Baptists (and some others) call baptism an ordinance because the practice was ordained or established by Jesus in the New Testament as a practice to be followed by disciples (see, e.g., the Gospel Lesson today). What we call “The Great Commission” is, in some ways, a program for the way in which the Church of Jesus Christ carries out its mandate to spread the Gospel while, at the same time, continuing as a community. One of the ways in which disciples are made is by baptising them in (or into) the name of the Father, the Son, and the Holy Spirit. In other words, in this and other New Testament texts the Ordinance of Baptism comes from God in Christ through the power of the Spirit. Water baptism is a symbol of something that God has already accomplished. To use another metaphor for this, one might say that baptism by water is symbolic of baptism by God’s Holy Spirit. We look to passages such as the Old Testament Lesson in the prophecy of Joel for the basis for such a conviction. Joel said that in the future the day will come when God will pour out the divine Spirit upon all people. He goes on to be socially radical by saying that God’s Spirit will come upon people in a way so as to transcend all the narrow ways of thinking that seem to be important in human culture, such as gender, social class or age. When God’s Spirit is among God’s people the cultural boundaries that keep us separate don’t matter. We are truly one in the Spirit, and one in the LORD. In baptism, the call comes to the disciple to be visually and viscerally united with God. So, the call to baptism comes from God and, act one of the drama is the act of God.

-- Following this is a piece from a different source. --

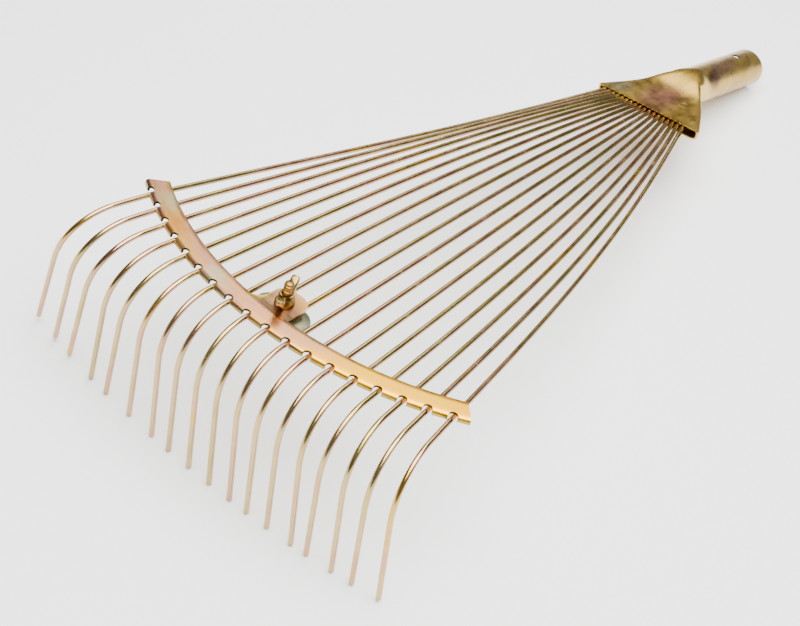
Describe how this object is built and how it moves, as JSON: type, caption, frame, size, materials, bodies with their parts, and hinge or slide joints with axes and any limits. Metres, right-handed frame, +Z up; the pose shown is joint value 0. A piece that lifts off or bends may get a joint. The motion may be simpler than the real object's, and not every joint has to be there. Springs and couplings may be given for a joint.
{
  "type": "adjustable fan rake head",
  "caption": "Wire-tine fan rake head with a rolled sheet socket and a notched spreader bar that slides along the tines and is locked by a wing nut.",
  "frame": {"origin": "on the floor, below the middle of the rake's outline", "axes": "+X from the socket towards the tines, +Y across the fan, +Z up as the rake lies on its tips"},
  "size_m": [0.6302, 0.2952, 0.1198],
  "materials": {
    "head": "yellow-passivated zinc plate",
    "wire": "yellow-passivated zinc plate",
    "bar": "yellow-passivated zinc plate",
    "clamp": "zinc plate",
    "fixing": "yellow-passivated zinc plate"
  },
  "bodies": {
    "head": {"socket_head": "head"},
    "tine_01": {"tine_01": "wire"},
    "tine_02": {"tine_02": "wire"},
    "tine_03": {"tine_03": "wire"},
    "tine_04": {"tine_04": "wire"},
    "tine_05": {"tine_05": "wire"},
    "tine_06": {"tine_06": "wire"},
    "tine_07": {"tine_07": "wire"},
    "tine_08": {"tine_08": "wire"},
    "tine_09": {"tine_09": "wire"},
    "tine_10": {"tine_10": "wire"},
    "tine_11": {"tine_11": "wire"},
    "tine_12": {"tine_12": "wire"},
    "tine_13": {"tine_13": "wire"},
    "tine_14": {"tine_14": "wire"},
    "tine_15": {"tine_15": "wire"},
    "tine_16": {"tine_16": "wire"},
    "tine_17": {"tine_17": "wire"},
    "tine_18": {"tine_18": "wire"},
    "spreader": {"spreader_bar": "bar", "clamp_plate": "clamp", "clamp_bolt": "fixing"},
    "wing_nut": {"wing_nut": "fixing"}
  },
  "joints": [
    {"name": "spreader_slide", "type": "slide", "parent": "head", "child": "spreader", "axis": [0.9932, 0, 0.1166], "range_m": [-0.04, 0]},
    {"name": "tine_01_hinge", "type": "hinge", "parent": "head", "child": "tine_01", "pos_m": [-0.1541, -0.02614, 0.04789], "axis": [0.1086, -0.3626, -0.9256], "range_deg": [0, 1.16]},
    {"name": "tine_02_hinge", "type": "hinge", "parent": "head", "child": "tine_02", "pos_m": [-0.15415, -0.02215, 0.04831], "axis": [0.1105, -0.3173, -0.9418], "range_deg": [0, 0.908]},
    {"name": "tine_03_hinge", "type": "hinge", "parent": "head", "child": "tine_03", "pos_m": [-0.1542, -0.01818, 0.04873], "axis": [0.1128, -0.2537, -0.9607], "range_deg": [0, 0.701]},
    {"name": "tine_04_hinge", "type": "hinge", "parent": "head", "child": "tine_04", "pos_m": [-0.15425, -0.01423, 0.04915], "axis": [0.115, -0.1643, -0.9797], "range_deg": [0, 0.535]},
    {"name": "tine_05_hinge", "type": "hinge", "parent": "head", "child": "tine_05", "pos_m": [-0.1543, -0.01028, 0.04957], "axis": [0.1165, -0.0378, -0.9925], "range_deg": [0, 0.403]},
    {"name": "tine_06_hinge", "type": "hinge", "parent": "head", "child": "tine_06", "pos_m": [-0.15435, -0.00635, 0.04999], "axis": [0.1154, 0.1416, -0.9832], "range_deg": [0, 0.3]},
    {"name": "tine_07_hinge", "type": "hinge", "parent": "head", "child": "tine_07", "pos_m": [-0.1544, -0.00242, 0.05041], "axis": [0.1073, 0.3913, -0.914], "range_deg": [0, 0.222]},
    {"name": "tine_08_hinge", "type": "hinge", "parent": "head", "child": "tine_08", "pos_m": [-0.15445, 0.0015, 0.05083], "axis": [0.0828, 0.7037, -0.7057], "range_deg": [0, 0.17]},
    {"name": "tine_09_hinge", "type": "hinge", "parent": "head", "child": "tine_09", "pos_m": [-0.1545, 0.00542, 0.05125], "axis": [0.0321, 0.9612, -0.2738], "range_deg": [0, 0.145]},
    {"name": "tine_10_hinge", "type": "hinge", "parent": "head", "child": "tine_10", "pos_m": [-0.15455, 0.00934, 0.05167], "axis": [-0.0309, 0.9643, 0.2629], "range_deg": [0, 0.15]},
    {"name": "tine_11_hinge", "type": "hinge", "parent": "head", "child": "tine_11", "pos_m": [-0.1546, 0.01326, 0.05209], "axis": [-0.0767, 0.753, 0.6535], "range_deg": [0, 0.182]},
    {"name": "tine_12_hinge", "type": "hinge", "parent": "head", "child": "tine_12", "pos_m": [-0.15465, 0.01718, 0.05251], "axis": [-0.101, 0.499, 0.8607], "range_deg": [0, 0.235]},
    {"name": "tine_13_hinge", "type": "hinge", "parent": "head", "child": "tine_13", "pos_m": [-0.1547, 0.0211, 0.05294], "axis": [-0.112, 0.2773, 0.9542], "range_deg": [0, 0.309]},
    {"name": "tine_14_hinge", "type": "hinge", "parent": "head", "child": "tine_14", "pos_m": [-0.15474, 0.02504, 0.05335], "axis": [-0.116, 0.1011, 0.9881], "range_deg": [0, 0.405]},
    {"name": "tine_15_hinge", "type": "hinge", "parent": "head", "child": "tine_15", "pos_m": [-0.15479, 0.02898, 0.05378], "axis": [-0.1165, -0.0342, 0.9926], "range_deg": [0, 0.528]},
    {"name": "tine_16_hinge", "type": "hinge", "parent": "head", "child": "tine_16", "pos_m": [-0.15484, 0.03294, 0.0542], "axis": [-0.1155, -0.1363, 0.9839], "range_deg": [0, 0.685]},
    {"name": "tine_17_hinge", "type": "hinge", "parent": "head", "child": "tine_17", "pos_m": [-0.15489, 0.03691, 0.05462], "axis": [-0.1139, -0.2126, 0.9705], "range_deg": [0, 0.882]},
    {"name": "tine_18_hinge", "type": "hinge", "parent": "head", "child": "tine_18", "pos_m": [-0.15494, 0.0409, 0.05504], "axis": [-0.1123, -0.2695, 0.9564], "range_deg": [0, 1.13]},
    {"name": "wing_nut_spin", "type": "hinge", "parent": "spreader", "child": "wing_nut", "pos_m": [0.25152, 0.00738, 0.10919], "axis": [-0.1166, 0, 0.9932], "continuous": true}
  ],
  "couplings": [
    {"joint": "tine_01_hinge", "follows": "spreader_slide", "rad_per_m": -0.50373},
    {"joint": "tine_02_hinge", "follows": "spreader_slide", "rad_per_m": -0.39191},
    {"joint": "tine_03_hinge", "follows": "spreader_slide", "rad_per_m": -0.30167},
    {"joint": "tine_04_hinge", "follows": "spreader_slide", "rad_per_m": -0.22922},
    {"joint": "tine_05_hinge", "follows": "spreader_slide", "rad_per_m": -0.17158},
    {"joint": "tine_06_hinge", "follows": "spreader_slide", "rad_per_m": -0.12652},
    {"joint": "tine_07_hinge", "follows": "spreader_slide", "rad_per_m": -0.09263},
    {"joint": "tine_08_hinge", "follows": "spreader_slide", "rad_per_m": -0.06966},
    {"joint": "tine_09_hinge", "follows": "spreader_slide", "rad_per_m": -0.05886},
    {"joint": "tine_10_hinge", "follows": "spreader_slide", "rad_per_m": -0.06129},
    {"joint": "tine_11_hinge", "follows": "spreader_slide", "rad_per_m": -0.07522},
    {"joint": "tine_12_hinge", "follows": "spreader_slide", "rad_per_m": -0.09837},
    {"joint": "tine_13_hinge", "follows": "spreader_slide", "rad_per_m": -0.13036},
    {"joint": "tine_14_hinge", "follows": "spreader_slide", "rad_per_m": -0.17234},
    {"joint": "tine_15_hinge", "follows": "spreader_slide", "rad_per_m": -0.22624},
    {"joint": "tine_16_hinge", "follows": "spreader_slide", "rad_per_m": -0.29455},
    {"joint": "tine_17_hinge", "follows": "spreader_slide", "rad_per_m": -0.38035},
    {"joint": "tine_18_hinge", "follows": "spreader_slide", "rad_per_m": -0.48749}
  ]
}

Some of our British (and Canadian) Baptist cousins will call baptism a sacrament, although those of us in this country have tended to avoid this word because a sacrament seems to require some kind of automatic action of God apart from the faith of the recipient or believer, which all but a few Baptists and many others reject. In fact, although some denominations who use the term sacrament are convinced that baptism bestows the automatic gift of God’s saving grace upon the recipient, the word sacrament itself does not necessarily carry that meaning. The term sacrament is derived from the Latin sacramentum which was the oath of allegiance that a Roman soldier took upon induction into the army. In that sense, what we have witnessed today, and what we witness whenever we practice baptism is precisely a sacrament. It is the believer’s pledge or oath of allegiance to Christ, as a matter of a new direction in life.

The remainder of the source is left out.